JERRY JOSEPH & THE JACKMORMONS (Conscious Contact)
Discografia border=Pelle

        

  Recensione del  26/02/2004
    

Il panorama musicale americano è pieno di artisti che pur lottando da una vita e dimostrando di avere anche buone carte, non hanno mai avuto o voluto la mano vincente, quella che in una sola volta si prende tutta la posta in gioco: così per esempio Elliott Murphy, Calvin Russell o Jerry Joseph si barcamenano da anni tra centinaia di concerti ed album bellamente ignorati dal music business, facendo la gioia di incalliti cultori, ma senza mai centrare il colpo grosso o tentare il grande bluff, che forse nell'industria discografica di oggi vale molto di più dell'essere un ottimo giocatore.
La storia di Jerry Joseph e dei suoi Jackmormons è in fondo simile a quella di decine di altre bands: euforici esordi alla caccia di un contratto con una major, il tentativo di alleviare con vari abusi il dolore ricevuto dalle numerose porte chiuse in faccia, la sofferta risalita dall'abisso e la rinascita in una carriera onesta con qualche meritata soddisfazione e nessun ingaggio miliardario. Questo è in sintesi il background di Conscious contact, il nuovo album di Jerry Joseph, songwriter con la tempra del rocker, che per l'occasione è sceso al sud, dove in parte risiedono le radici della sua musica, per incidere ad Athens, Georgia in compagnia della locale sensazione del momento, i Widespread Panic.
Dave Schools, poderoso bassista dei Panic, produce Conscious contact e lo avvolge in una rigenerante aria di casa, invitando alle sessions compagni ed amici: il trio composto da Jerry Joseph voce e chitarra, Junior Ruppel al basso e Brad Rosen alla batteria è accompagnato in varie occasioni da Mike Houser e Todd Nance dei Widespread Panic, Chuck Leavell, Randall Bramblett, John Keane e Vie Chesnutt.
Nelle canzoni di Conscious contact si avverte una grinta degna di Springsteen, nelle chitarre un pizzico di Tom Petty, ma Jerry Joseph ha abbastanza personalità da guidare con mani sicure il proprio rock'n'roll show.

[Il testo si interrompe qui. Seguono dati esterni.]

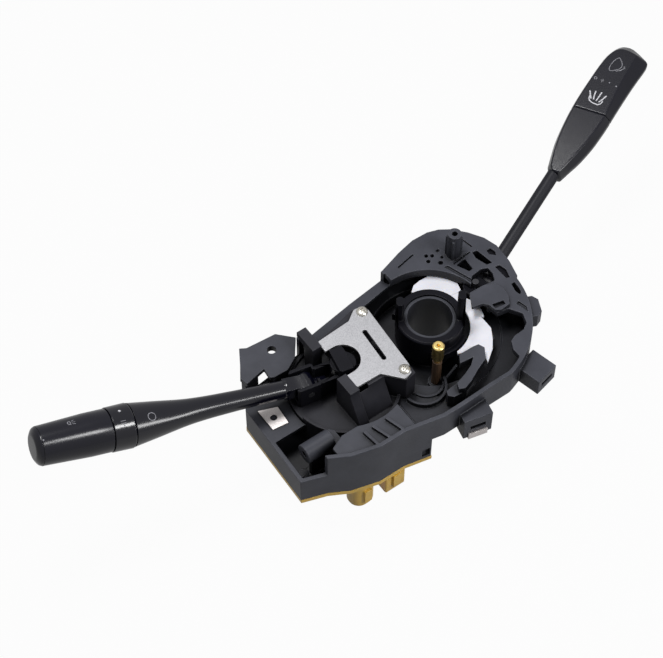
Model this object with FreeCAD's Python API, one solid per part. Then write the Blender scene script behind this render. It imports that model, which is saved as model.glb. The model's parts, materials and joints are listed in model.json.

Con voce rauca, Joseph urla un roots rock dalle pulsanti venature southern con chitarre in levare ed un instancabile traino offerto da una sezione ritmica dura come la roccia. Joseph allenta la tensione con qualche ballata come la lenta ed evocativa Pure life o con il country rock elettroacustico di Ten Killer Fairies, quasi'un numero da folksinger, ma in generale il volume delle chitarre elettriche rimane molto alto nella costruzione di un sanguigno rock 'n'roll ruvido e stradaiolo, che prende il via con il riff assassino di Coliseum e prosegue con la pettiana The Kind of place, mid-tempo rock dalla splendida melodia. Joseph tira fuori tutta la sua grinta nella dura e potente Ching-a-ling, nella springsteeniana Conscious contact e nella sorprendente The Fastest horse in town, ipnotico rock dai connotati southern, attraversato dai devastanti assolo della chitarra di Houser.
Le doti cantautorali di Joseph vengono sottolineate dall'intensa Your glass eye, armonica ballata accompagnata dal canto di Vie Chesnutt e dalla pedal steel di John Keane. Musicista energico e liricista onesto, Jerry Joseph mostra ancora una volta capacità decisamente superiori alla sua fortuna.